While Apple’s long been criticized as a hiring mostly white males, the company has made some big improvements in the last year, hiring its largest-ever group of employees from underrepresented groups.

More than 11,000 women were hired by Apple last year, marking a 65 percent increase over the previous year, according to information on Apple’s Inclusion and Diversity page, which was updated today. The page shows the company’s latest numbers on the percentage of employees it’s hired based on ethnicity and gender.
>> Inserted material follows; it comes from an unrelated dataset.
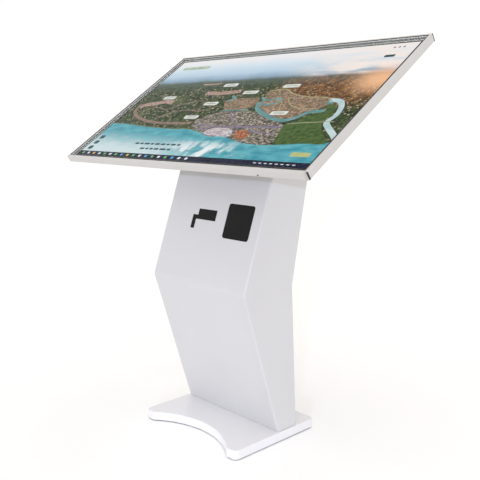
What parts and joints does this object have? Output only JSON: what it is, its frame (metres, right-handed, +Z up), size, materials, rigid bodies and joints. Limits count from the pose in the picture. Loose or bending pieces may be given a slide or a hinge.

In the United States, Apple has increased its hiring of black and Hispanic employees by 50 percent and 66 percent over the last year. In an open letter according the Apple diversity report, CEO Tim Cook says the company spent more than $650 million on women- and minority-owned businesses last year; however, the company recognizes it still has room for improvement.

“Some people will read this page and see our progress. Others will recognize how much farther we have to go. We see both,” writes Cook. “And more important than these statistics, we see tens of thousands of Apple employees all over the world, speaking dozens of languages, working together. We celebrate their differences and the many benefits we and our customers enjoy as a result.”

diversity-chart

Apple says 2015 has been its most diverse hiring year ever. The company’s global gender split is now 69 percent male and 31 percent female, which is a marginal improvement over last year’s 70-30 split.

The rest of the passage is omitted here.